* start *

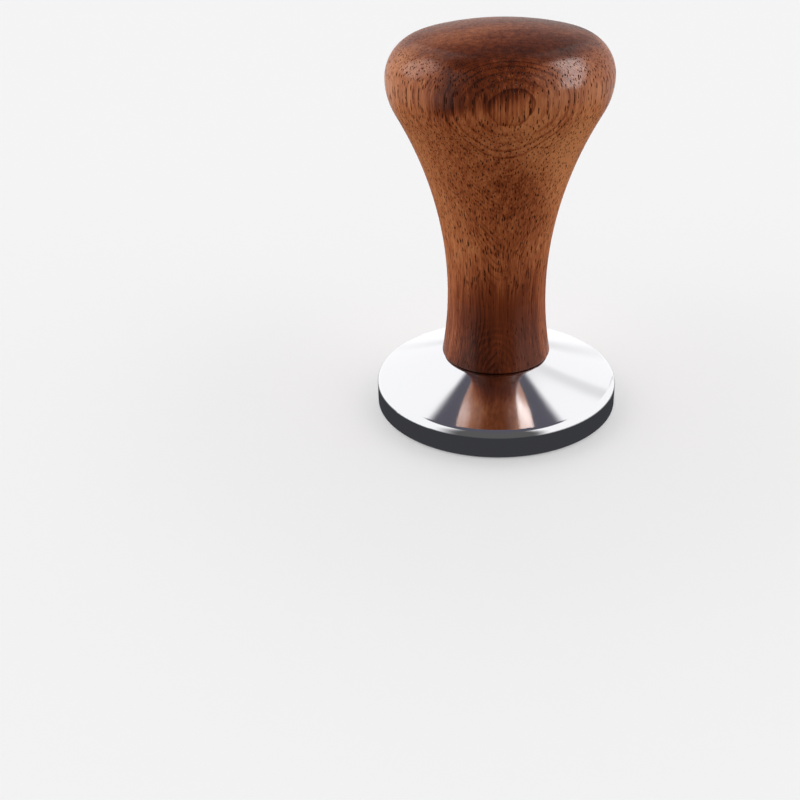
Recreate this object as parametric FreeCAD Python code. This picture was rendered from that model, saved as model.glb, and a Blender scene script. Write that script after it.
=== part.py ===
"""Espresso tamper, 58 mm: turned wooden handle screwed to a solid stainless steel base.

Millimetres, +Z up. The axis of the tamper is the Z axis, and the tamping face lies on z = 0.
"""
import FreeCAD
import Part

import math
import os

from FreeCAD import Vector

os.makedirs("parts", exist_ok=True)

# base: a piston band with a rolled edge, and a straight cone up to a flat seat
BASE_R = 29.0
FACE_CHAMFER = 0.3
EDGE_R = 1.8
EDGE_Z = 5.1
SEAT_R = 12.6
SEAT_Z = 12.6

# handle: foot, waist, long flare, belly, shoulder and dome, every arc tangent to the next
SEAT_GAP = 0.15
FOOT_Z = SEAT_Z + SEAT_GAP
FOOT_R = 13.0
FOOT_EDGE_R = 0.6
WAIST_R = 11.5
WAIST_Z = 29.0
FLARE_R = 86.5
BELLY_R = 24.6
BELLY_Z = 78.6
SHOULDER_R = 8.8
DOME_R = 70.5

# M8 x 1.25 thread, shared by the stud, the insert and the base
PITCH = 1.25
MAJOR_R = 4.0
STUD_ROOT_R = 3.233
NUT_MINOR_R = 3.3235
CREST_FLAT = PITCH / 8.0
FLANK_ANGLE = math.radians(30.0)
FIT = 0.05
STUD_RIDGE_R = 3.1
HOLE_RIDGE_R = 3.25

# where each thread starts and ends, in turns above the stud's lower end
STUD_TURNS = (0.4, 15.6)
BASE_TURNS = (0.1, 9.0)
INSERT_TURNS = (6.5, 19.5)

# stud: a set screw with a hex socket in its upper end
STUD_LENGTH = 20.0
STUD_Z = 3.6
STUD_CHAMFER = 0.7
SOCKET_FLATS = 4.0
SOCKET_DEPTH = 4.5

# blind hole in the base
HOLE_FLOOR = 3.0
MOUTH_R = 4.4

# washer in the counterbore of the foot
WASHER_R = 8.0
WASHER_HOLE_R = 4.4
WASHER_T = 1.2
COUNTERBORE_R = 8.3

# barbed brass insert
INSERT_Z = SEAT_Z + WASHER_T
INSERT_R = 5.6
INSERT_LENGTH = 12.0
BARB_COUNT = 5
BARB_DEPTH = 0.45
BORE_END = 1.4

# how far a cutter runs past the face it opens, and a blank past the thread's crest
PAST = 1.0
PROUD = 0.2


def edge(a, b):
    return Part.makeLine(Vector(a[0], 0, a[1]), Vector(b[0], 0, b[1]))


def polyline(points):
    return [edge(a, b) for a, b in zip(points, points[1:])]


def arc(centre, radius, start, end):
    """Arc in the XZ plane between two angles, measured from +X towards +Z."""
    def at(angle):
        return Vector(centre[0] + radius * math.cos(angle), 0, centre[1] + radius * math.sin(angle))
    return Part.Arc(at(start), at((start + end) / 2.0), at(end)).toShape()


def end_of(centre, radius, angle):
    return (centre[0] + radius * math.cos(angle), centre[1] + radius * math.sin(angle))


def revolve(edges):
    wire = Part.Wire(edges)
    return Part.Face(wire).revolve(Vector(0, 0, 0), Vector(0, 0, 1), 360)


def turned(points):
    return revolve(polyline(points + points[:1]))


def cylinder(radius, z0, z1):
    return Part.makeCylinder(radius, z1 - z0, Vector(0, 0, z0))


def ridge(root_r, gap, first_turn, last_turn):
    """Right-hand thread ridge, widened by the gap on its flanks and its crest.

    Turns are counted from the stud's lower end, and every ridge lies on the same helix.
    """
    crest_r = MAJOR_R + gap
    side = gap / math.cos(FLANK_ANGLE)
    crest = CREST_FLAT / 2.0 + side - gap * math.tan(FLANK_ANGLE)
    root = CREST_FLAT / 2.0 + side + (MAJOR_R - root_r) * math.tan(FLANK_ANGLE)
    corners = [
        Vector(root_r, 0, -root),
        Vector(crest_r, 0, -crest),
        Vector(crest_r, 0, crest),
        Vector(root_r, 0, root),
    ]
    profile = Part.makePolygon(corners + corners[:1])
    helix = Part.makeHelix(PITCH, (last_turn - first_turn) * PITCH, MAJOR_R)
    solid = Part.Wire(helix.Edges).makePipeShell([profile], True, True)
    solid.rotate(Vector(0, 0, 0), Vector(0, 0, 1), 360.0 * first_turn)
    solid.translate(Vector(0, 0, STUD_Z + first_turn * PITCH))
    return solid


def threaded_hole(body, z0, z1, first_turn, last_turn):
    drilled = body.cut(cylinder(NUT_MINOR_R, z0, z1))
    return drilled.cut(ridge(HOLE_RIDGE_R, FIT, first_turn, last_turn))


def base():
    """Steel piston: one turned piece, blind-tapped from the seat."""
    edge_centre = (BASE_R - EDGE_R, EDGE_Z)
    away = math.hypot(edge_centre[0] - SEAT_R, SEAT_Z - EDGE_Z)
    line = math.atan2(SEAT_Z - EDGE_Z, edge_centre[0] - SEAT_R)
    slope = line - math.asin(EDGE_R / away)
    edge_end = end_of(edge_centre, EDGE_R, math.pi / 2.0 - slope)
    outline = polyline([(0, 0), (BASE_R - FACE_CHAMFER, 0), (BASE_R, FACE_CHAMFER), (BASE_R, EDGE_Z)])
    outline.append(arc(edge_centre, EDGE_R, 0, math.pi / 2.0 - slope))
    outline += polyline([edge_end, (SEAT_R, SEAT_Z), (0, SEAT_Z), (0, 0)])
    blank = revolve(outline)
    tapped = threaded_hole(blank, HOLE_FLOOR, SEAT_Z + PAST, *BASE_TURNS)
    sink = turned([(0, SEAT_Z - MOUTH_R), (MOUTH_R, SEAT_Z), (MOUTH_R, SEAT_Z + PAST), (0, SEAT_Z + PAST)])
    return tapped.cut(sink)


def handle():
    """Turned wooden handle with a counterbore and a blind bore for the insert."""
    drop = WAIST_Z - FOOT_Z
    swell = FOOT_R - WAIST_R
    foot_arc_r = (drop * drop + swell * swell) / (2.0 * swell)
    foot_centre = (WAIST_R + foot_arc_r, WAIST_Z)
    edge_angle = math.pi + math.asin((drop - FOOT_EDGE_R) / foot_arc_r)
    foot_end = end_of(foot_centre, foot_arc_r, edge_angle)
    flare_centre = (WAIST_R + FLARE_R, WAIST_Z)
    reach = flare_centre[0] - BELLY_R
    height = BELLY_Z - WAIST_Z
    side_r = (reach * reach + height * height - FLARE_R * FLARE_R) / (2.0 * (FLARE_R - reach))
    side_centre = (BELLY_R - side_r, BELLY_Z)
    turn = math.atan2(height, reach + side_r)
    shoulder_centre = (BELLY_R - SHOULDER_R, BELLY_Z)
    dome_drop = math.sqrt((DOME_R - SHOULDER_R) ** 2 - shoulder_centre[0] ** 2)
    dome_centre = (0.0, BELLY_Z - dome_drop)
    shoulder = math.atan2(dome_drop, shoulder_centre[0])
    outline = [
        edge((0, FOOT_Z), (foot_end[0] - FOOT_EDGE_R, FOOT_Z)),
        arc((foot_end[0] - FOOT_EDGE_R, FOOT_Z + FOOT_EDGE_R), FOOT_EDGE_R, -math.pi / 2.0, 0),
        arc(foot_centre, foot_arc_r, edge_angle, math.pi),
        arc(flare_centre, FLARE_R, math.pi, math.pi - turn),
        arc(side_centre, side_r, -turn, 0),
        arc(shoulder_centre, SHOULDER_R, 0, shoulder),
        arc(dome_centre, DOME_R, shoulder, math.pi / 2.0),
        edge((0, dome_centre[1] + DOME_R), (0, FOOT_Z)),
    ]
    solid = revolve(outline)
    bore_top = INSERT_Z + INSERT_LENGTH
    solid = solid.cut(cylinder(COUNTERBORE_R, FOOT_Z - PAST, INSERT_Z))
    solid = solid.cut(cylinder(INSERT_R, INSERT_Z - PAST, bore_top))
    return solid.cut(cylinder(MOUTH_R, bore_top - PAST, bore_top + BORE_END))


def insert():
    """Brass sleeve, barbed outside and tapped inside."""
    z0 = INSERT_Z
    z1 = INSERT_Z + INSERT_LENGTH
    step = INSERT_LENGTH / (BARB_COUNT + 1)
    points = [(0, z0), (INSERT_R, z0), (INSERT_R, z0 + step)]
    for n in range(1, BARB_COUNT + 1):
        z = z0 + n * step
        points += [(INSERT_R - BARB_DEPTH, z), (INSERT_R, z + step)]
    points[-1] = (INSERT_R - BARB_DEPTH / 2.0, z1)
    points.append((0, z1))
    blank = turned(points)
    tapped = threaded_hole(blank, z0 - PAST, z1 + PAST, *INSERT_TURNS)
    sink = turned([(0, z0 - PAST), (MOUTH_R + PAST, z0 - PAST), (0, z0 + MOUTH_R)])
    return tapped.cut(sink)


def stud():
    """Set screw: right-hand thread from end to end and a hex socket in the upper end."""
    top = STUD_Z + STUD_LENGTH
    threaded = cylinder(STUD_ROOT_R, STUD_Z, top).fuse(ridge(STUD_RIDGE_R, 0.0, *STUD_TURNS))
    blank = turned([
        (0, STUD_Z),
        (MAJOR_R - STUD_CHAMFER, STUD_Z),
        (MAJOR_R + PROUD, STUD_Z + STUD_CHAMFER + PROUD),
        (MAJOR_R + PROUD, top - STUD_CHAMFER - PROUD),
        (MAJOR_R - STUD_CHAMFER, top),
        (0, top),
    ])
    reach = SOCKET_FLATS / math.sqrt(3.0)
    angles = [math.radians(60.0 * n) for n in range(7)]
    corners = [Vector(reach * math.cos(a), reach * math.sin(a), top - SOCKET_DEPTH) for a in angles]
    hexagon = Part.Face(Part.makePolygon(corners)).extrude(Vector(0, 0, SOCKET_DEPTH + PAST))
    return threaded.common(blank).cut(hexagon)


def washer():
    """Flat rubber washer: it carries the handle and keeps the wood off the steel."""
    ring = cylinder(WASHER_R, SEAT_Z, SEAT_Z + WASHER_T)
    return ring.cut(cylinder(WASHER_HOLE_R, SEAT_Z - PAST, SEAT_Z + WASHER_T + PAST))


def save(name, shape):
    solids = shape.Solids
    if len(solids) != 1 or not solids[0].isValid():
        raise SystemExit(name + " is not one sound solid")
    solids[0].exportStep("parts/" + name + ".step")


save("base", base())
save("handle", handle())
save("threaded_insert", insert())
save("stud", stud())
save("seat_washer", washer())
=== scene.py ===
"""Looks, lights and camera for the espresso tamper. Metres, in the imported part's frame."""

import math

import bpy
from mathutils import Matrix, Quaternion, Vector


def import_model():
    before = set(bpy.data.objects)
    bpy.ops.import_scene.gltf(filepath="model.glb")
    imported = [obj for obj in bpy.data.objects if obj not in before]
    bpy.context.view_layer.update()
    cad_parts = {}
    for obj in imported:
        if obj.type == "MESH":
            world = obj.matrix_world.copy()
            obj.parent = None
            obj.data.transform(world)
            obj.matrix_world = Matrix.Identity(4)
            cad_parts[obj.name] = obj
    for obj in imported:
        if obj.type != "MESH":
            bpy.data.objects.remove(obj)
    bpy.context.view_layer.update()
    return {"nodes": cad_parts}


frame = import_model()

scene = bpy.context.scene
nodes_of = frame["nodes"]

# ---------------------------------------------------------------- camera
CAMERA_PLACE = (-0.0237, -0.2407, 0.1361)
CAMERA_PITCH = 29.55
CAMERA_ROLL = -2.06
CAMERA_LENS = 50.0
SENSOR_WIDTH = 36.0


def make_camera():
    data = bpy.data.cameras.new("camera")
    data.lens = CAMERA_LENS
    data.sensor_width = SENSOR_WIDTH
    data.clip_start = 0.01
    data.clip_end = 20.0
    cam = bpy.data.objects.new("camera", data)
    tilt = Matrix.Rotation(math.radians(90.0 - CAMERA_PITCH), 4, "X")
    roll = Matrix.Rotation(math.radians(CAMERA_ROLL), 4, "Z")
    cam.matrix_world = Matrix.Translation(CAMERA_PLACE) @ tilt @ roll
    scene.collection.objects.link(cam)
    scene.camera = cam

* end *

## Exercise
Retype the portion of the data above that starts on the line with "ring = cylinder(WASHER_R, SEAT_Z, SEAT_Z" and finishes on the line with "SENSOR_WIDTH = 36.0", including both of those lines.

## Solution to the problem
    ring = cylinder(WASHER_R, SEAT_Z, SEAT_Z + WASHER_T)
    return ring.cut(cylinder(WASHER_HOLE_R, SEAT_Z - PAST, SEAT_Z + WASHER_T + PAST))


def save(name, shape):
    solids = shape.Solids
    if len(solids) != 1 or not solids[0].isValid():
        raise SystemExit(name + " is not one sound solid")
    solids[0].exportStep("parts/" + name + ".step")


save("base", base())
save("handle", handle())
save("threaded_insert", insert())
save("stud", stud())
save("seat_washer", washer())
=== scene.py ===
"""Looks, lights and camera for the espresso tamper. Metres, in the imported part's frame."""

import math

import bpy
from mathutils import Matrix, Quaternion, Vector


def import_model():
    before = set(bpy.data.objects)
    bpy.ops.import_scene.gltf(filepath="model.glb")
    imported = [obj for obj in bpy.data.objects if obj not in before]
    bpy.context.view_layer.update()
    cad_parts = {}
    for obj in imported:
        if obj.type == "MESH":
            world = obj.matrix_world.copy()
            obj.parent = None
            obj.data.transform(world)
            obj.matrix_world = Matrix.Identity(4)
            cad_parts[obj.name] = obj
    for obj in imported:
        if obj.type != "MESH":
            bpy.data.objects.remove(obj)
    bpy.context.view_layer.update()
    return {"nodes": cad_parts}


frame = import_model()

scene = bpy.context.scene
nodes_of = frame["nodes"]

# ---------------------------------------------------------------- camera
CAMERA_PLACE = (-0.0237, -0.2407, 0.1361)
CAMERA_PITCH = 29.55
CAMERA_ROLL = -2.06
CAMERA_LENS = 50.0
SENSOR_WIDTH = 36.0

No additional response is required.